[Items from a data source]
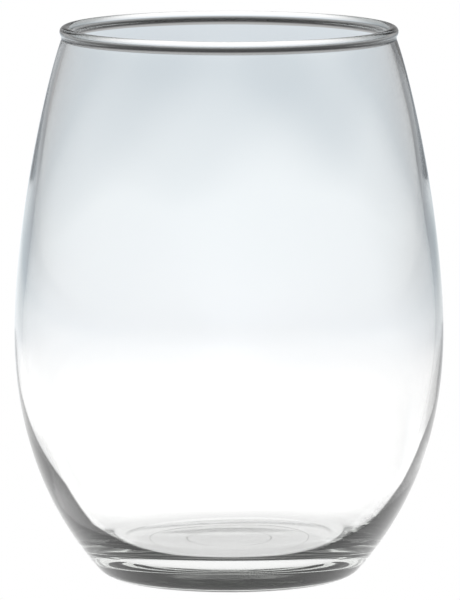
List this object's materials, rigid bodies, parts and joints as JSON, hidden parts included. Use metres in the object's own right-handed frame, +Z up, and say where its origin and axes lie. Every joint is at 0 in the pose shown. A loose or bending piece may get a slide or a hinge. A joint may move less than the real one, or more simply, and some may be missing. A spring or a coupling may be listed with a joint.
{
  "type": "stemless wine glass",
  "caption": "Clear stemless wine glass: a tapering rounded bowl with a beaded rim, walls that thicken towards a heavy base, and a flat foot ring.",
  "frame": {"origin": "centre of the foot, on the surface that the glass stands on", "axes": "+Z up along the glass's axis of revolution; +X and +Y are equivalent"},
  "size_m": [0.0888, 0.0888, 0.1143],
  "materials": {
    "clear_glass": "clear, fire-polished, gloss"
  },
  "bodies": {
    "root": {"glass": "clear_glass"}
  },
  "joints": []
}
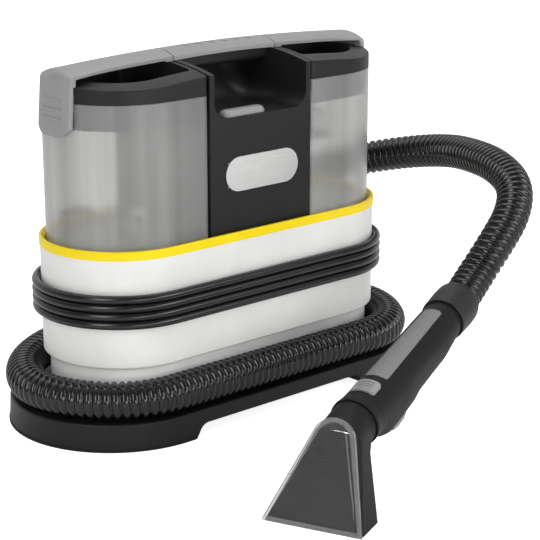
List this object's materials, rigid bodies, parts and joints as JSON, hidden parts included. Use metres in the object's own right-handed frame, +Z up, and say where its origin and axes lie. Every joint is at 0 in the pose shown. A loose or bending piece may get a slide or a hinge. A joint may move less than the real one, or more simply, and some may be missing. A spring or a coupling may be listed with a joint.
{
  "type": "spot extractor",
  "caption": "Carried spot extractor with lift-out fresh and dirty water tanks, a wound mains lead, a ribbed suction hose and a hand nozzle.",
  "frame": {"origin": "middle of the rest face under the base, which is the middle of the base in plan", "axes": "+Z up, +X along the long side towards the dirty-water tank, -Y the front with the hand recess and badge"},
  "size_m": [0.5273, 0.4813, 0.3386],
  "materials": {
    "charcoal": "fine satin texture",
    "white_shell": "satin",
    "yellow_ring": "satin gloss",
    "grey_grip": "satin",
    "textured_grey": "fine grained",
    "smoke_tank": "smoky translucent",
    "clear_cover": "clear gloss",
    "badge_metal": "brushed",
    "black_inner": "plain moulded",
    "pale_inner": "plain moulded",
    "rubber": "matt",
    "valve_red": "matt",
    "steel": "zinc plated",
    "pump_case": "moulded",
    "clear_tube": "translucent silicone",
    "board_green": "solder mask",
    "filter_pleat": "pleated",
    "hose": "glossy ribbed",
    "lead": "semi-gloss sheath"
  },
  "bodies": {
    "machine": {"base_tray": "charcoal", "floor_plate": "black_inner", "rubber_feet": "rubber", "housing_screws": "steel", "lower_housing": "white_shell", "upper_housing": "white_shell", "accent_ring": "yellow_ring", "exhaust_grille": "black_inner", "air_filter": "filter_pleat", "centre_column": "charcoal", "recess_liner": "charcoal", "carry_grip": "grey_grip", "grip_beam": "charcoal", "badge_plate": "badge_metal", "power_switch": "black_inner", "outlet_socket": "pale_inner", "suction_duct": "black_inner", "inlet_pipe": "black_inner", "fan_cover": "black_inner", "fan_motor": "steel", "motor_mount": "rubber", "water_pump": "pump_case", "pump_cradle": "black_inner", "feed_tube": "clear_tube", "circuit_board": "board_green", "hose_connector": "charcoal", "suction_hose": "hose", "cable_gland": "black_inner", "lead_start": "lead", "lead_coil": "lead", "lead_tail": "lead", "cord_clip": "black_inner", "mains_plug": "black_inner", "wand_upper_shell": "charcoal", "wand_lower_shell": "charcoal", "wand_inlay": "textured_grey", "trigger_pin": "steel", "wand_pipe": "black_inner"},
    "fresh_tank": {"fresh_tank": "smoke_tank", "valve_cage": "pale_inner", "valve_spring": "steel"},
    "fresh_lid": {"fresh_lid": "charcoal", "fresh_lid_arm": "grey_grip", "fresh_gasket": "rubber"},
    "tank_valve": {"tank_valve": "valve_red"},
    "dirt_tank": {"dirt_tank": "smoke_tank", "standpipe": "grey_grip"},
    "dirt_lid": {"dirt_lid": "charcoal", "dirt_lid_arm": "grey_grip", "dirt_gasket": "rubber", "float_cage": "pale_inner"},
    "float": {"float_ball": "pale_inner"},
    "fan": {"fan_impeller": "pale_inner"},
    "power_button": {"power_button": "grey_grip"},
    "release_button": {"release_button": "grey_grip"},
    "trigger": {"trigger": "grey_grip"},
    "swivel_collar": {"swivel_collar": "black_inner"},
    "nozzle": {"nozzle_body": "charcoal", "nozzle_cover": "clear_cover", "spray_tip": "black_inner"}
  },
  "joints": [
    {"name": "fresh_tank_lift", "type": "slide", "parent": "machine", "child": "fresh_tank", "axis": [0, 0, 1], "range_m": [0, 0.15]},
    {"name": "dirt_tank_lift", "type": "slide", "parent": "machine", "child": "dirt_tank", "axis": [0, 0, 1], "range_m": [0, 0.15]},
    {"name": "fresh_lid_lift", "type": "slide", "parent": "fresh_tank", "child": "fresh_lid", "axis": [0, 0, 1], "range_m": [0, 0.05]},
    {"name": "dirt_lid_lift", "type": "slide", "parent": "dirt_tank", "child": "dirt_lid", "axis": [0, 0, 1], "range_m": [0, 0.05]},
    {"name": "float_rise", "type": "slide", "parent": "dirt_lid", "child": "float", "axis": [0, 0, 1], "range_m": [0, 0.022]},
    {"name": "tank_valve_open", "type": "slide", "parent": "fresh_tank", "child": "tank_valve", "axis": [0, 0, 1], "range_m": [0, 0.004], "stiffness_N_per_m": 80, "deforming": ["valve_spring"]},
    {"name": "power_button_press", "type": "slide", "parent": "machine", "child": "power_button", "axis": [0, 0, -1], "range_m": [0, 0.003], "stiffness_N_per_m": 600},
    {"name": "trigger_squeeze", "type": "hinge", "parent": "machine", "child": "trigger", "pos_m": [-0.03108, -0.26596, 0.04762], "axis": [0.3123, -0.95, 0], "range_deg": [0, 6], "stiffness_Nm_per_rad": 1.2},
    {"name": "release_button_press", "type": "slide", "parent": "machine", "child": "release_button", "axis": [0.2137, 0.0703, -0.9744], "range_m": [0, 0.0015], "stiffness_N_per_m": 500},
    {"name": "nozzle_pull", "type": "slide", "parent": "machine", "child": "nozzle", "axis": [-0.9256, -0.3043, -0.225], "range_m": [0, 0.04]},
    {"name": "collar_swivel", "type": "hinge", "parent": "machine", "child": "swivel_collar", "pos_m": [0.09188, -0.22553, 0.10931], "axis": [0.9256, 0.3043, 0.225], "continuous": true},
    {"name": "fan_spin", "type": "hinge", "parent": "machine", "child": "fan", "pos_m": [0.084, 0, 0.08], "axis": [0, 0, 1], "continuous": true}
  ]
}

[Written task]:
Identify every line above with the string "origin" in it. Copy those lines.

[Completed exercise]:
List this object's materials, rigid bodies, parts and joints as JSON, hidden parts included. Use metres in the object's own right-handed frame, +Z up, and say where its origin and axes lie. Every joint is at 0 in the pose shown. A loose or bending piece may get a slide or a hinge. A joint may move less than the real one, or more simply, and some may be missing. A spring or a coupling may be listed with a joint.
  "frame": {"origin": "centre of the foot, on the surface that the glass stands on", "axes": "+Z up along the glass's axis of revolution; +X and +Y are equivalent"},
List this object's materials, rigid bodies, parts and joints as JSON, hidden parts included. Use metres in the object's own right-handed frame, +Z up, and say where its origin and axes lie. Every joint is at 0 in the pose shown. A loose or bending piece may get a slide or a hinge. A joint may move less than the real one, or more simply, and some may be missing. A spring or a coupling may be listed with a joint.
  "frame": {"origin": "middle of the rest face under the base, which is the middle of the base in plan", "axes": "+Z up, +X along the long side towards the dirty-water tank, -Y the front with the hand recess and badge"},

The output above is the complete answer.